The United States has done, basically, the complete opposite of anything like a ban, escalating massive continual deliveries — although the Biden administration would have liked you to think it was far more doubting and hesitant. Incredibly, former President Joe Biden and his diplomats pretended to be locked in debate with Netanyahu: a callow effort to manipulate the public’s perception in order to show far more U.S. reluctance (and moral backbone, it seems) than they ever really had. It was finally admitted by Biden staffers — after Kamala Harris lost — that at no point did the White House harbor the slightest intention of staying Israel’s hand. And naturally, the Trump administration has gleefully taken up that mantle, promising even more repugnant catastrophes extending to the wholesale ethnic cleansing and appropriation of Gaza.

To be clear, the many efforts of nations and organizations to impede the slaughter have been far from worthless; at minimum, they have measured the true degree of the world’s revulsion. But — with international law having run up against the immovable obstacle of the United States, which throws its weight around like a swaggering mob boss — it is everyday people who have broadened the boundaries of possibility and turned the world against a moral atrocity. It is the work of international organizers, and, most of all, Palestinians themselves — as journalists, or with their phones or their words — that have refused to let the world look away from this world-historical crime.

As Aisha Nazar said determinedly, “We know the truth. An arms embargo will not happen until the tidal wave of people power forces it to happen. We must enforce an arms embargo ourselves.”

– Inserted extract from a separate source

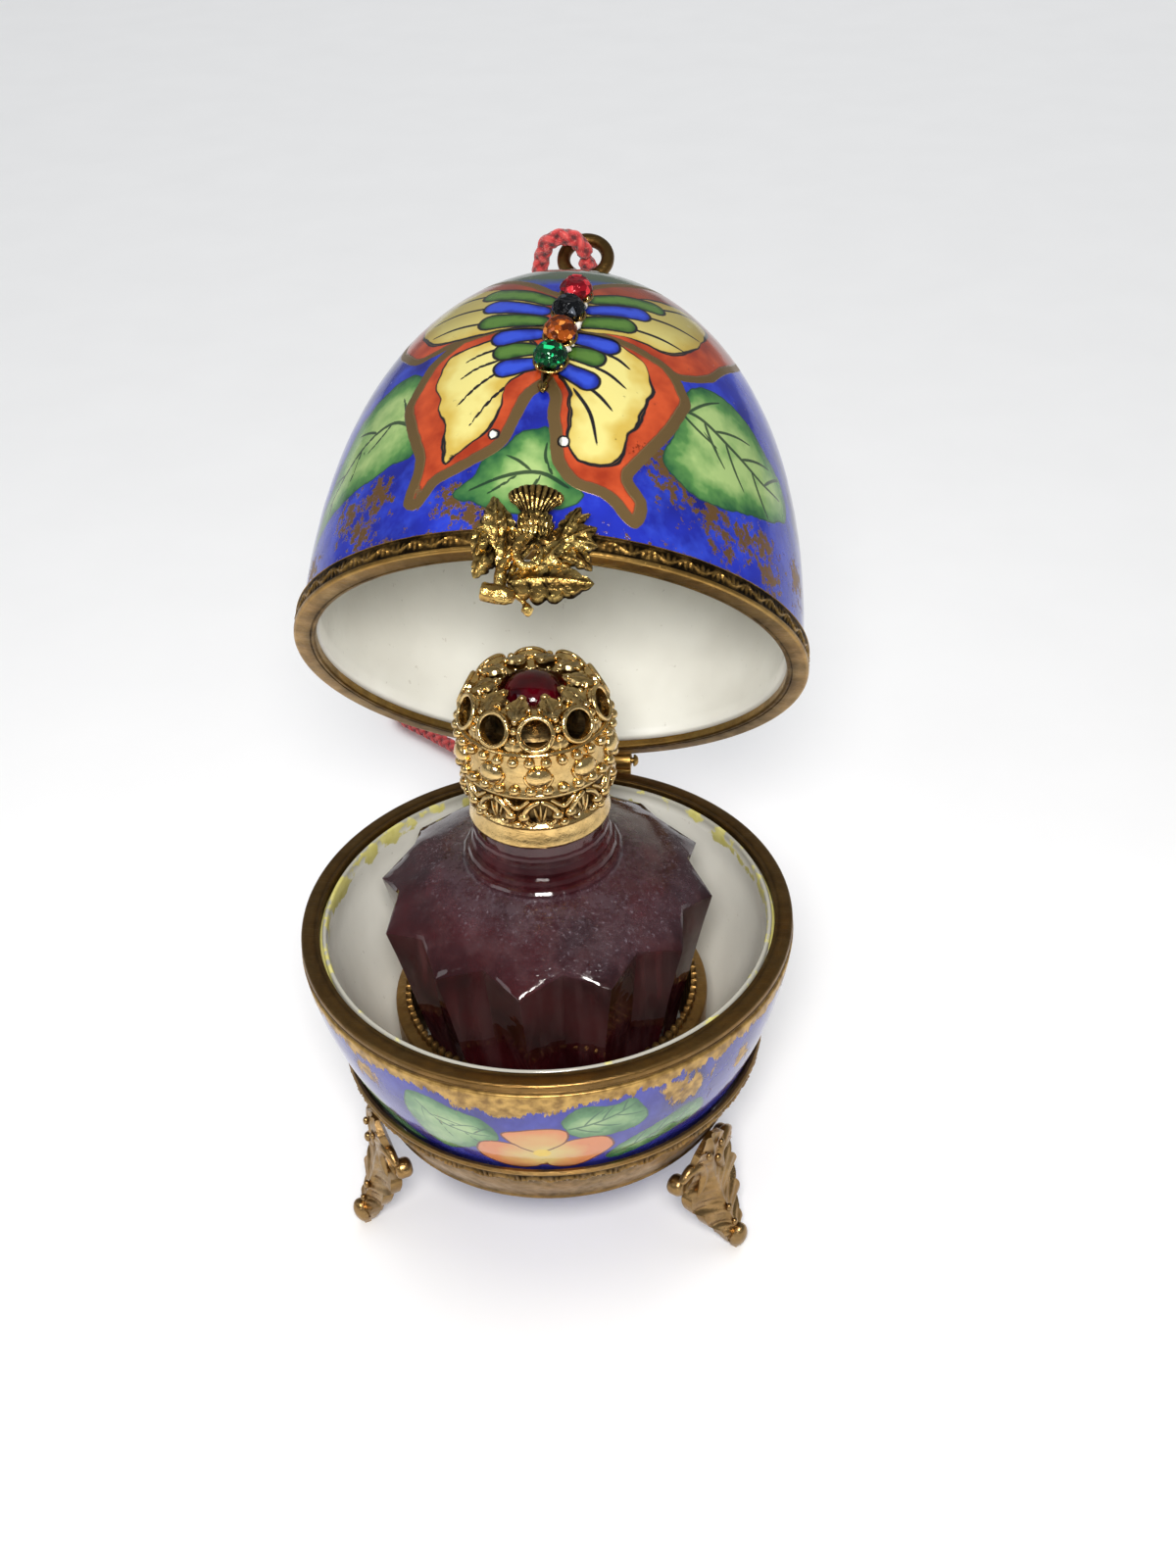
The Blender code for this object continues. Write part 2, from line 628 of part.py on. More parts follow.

It is safe to say that, when future generations reminisce on these events, the Palestinian people, PYM, and all those who saw this for what it was — those who full-throatedly condemned an utter evil and sought to put their bodies upon the gears and wheels of this odious machine, as Mario Savio famously put it — will be seen as figures of exemplary moral courage. Those who have posed gleefully with its top perpetrator, meanwhile, seem destined to be cast by history in a very different light.